:: Aim ::
Quote, with no changes, the lines that run from the top of the material to the line with "right_leg_4_girth = 2.5", both included.

** Start **

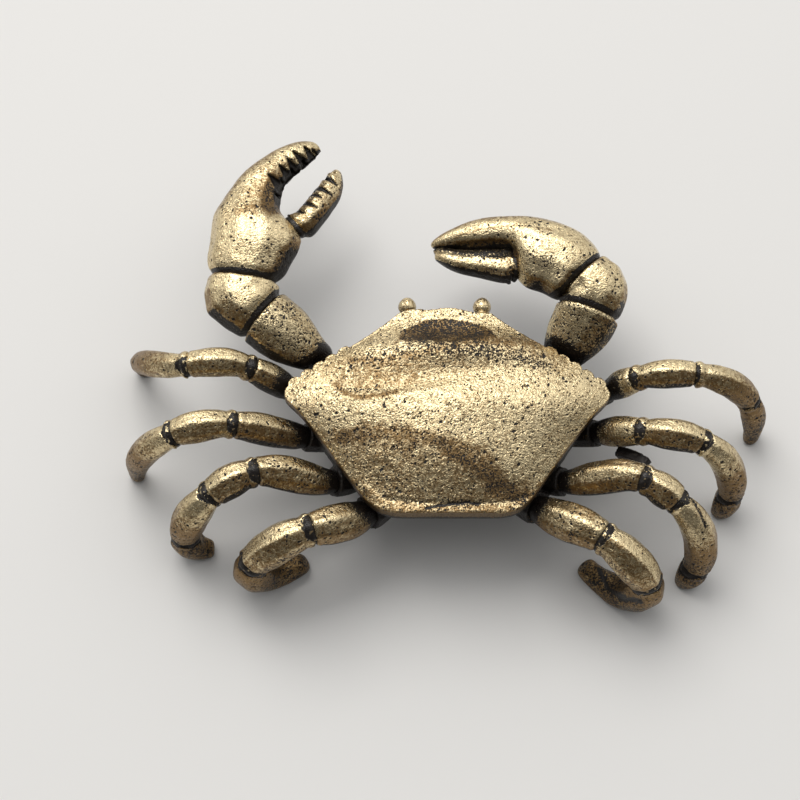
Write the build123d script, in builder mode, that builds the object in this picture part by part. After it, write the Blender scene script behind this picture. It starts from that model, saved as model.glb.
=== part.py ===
from build123d import *
import os

# Crab figurine in cast brass, standing on its eight toes.
# Millimetres. +Y is the way the crab faces, +X its right side, +Z up, the table at zero.
# Outlines and paths are shares of the sizes below, so each piece follows its own size.

# Shell
shell_width = 22.3
shell_length = 14.8
shell_lift = 1.25
shell_crown = 3.3
tooth_depth = 0.32
tooth_count = 5
scoop_width = 6.8
scoop_length = 2.5
scoop_depth = 0.34
scoop_tilt = 30

# Underside
thorax_depth = 3.1
boss_depth = 2.6
boss_fall_share = 0.35
flap_width = 5.4
flap_length = 7.0
flap_front = 2.6
flap_thickness = 0.5
flap_groove = 0.22
flap_groove_count = 5
mouth_plate_width = 1.7
mouth_plate_height = 2.1
mouth_plate_depth = 0.7
mouth_plate_gap = 0.2
mouth_plate_lift = 0.45
mouth_plate_taper = 20

# Eyes
eye_radius = 0.5
eye_stalk_radius = 0.3
eye_stalk_length = 0.65
eye_socket_depth = 0.45
eye_lift = 0.5
eye_sides = 8
socket_clearance = 0.03

# Legs, each with its own reach from hip to farthest point and its own girth
hip_height = 4.75
knee_height = 7.8
left_leg_1_reach = 11.1
left_leg_2_reach = 12.15
left_leg_3_reach = 10.4
left_leg_4_reach = 8.4
right_leg_1_reach = 10.85
right_leg_2_reach = 9.6
right_leg_3_reach = 9.45
right_leg_4_reach = 7.8
left_leg_1_girth = 1.9
left_leg_2_girth = 2.05
left_leg_3_girth = 2.2
left_leg_4_girth = 2.5
right_leg_1_girth = 1.85
right_leg_2_girth = 2.0
right_leg_3_girth = 2.15
right_leg_4_girth = 2.5

# Claws
claw_height = 7.0
claw_thickness = 4.0
left_arm_length = 5.0
left_wrist_length = 2.8
left_palm_length = 11.6
left_finger_length = 5.5
right_arm_length = 3.6
right_wrist_length = 2.7
right_palm_length = 11.0
right_finger_length = 5.6
finger_seat_width = 2.3
finger_seat_depth = 2.3
seat_margin_share = 1.15
seat_height_share = 0.93
bite_width = 0.55
bite_depth = 0.75
bite_count = 5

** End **

:: Response below ::
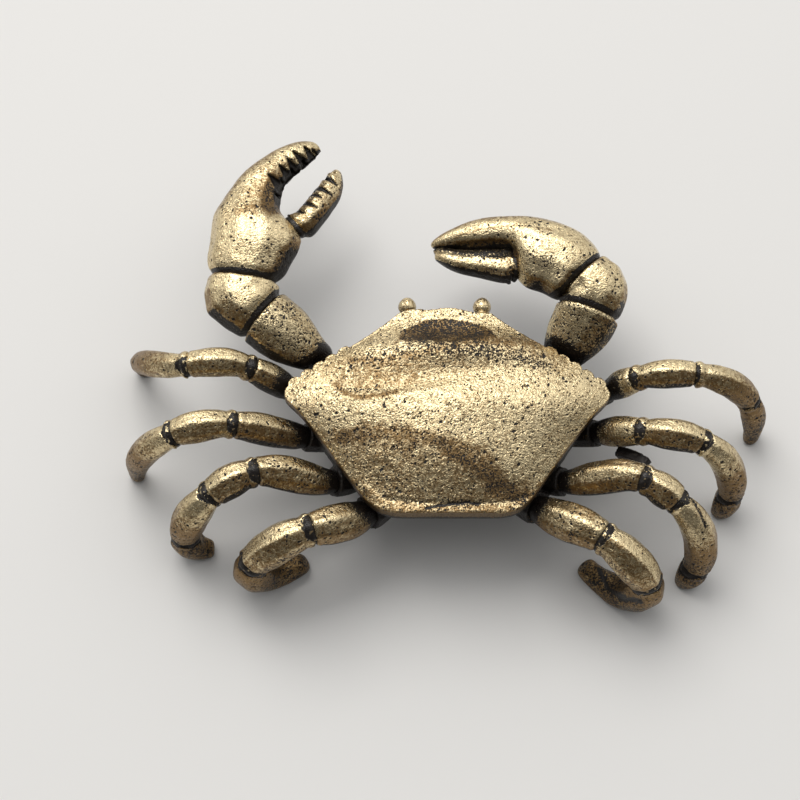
Write the build123d script, in builder mode, that builds the object in this picture part by part. After it, write the Blender scene script behind this picture. It starts from that model, saved as model.glb.
=== part.py ===
from build123d import *
import os

# Crab figurine in cast brass, standing on its eight toes.
# Millimetres. +Y is the way the crab faces, +X its right side, +Z up, the table at zero.
# Outlines and paths are shares of the sizes below, so each piece follows its own size.

# Shell
shell_width = 22.3
shell_length = 14.8
shell_lift = 1.25
shell_crown = 3.3
tooth_depth = 0.32
tooth_count = 5
scoop_width = 6.8
scoop_length = 2.5
scoop_depth = 0.34
scoop_tilt = 30

# Underside
thorax_depth = 3.1
boss_depth = 2.6
boss_fall_share = 0.35
flap_width = 5.4
flap_length = 7.0
flap_front = 2.6
flap_thickness = 0.5
flap_groove = 0.22
flap_groove_count = 5
mouth_plate_width = 1.7
mouth_plate_height = 2.1
mouth_plate_depth = 0.7
mouth_plate_gap = 0.2
mouth_plate_lift = 0.45
mouth_plate_taper = 20

# Eyes
eye_radius = 0.5
eye_stalk_radius = 0.3
eye_stalk_length = 0.65
eye_socket_depth = 0.45
eye_lift = 0.5
eye_sides = 8
socket_clearance = 0.03

# Legs, each with its own reach from hip to farthest point and its own girth
hip_height = 4.75
knee_height = 7.8
left_leg_1_reach = 11.1
left_leg_2_reach = 12.15
left_leg_3_reach = 10.4
left_leg_4_reach = 8.4
right_leg_1_reach = 10.85
right_leg_2_reach = 9.6
right_leg_3_reach = 9.45
right_leg_4_reach = 7.8
left_leg_1_girth = 1.9
left_leg_2_girth = 2.05
left_leg_3_girth = 2.2
left_leg_4_girth = 2.5
right_leg_1_girth = 1.85
right_leg_2_girth = 2.0
right_leg_3_girth = 2.15
right_leg_4_girth = 2.5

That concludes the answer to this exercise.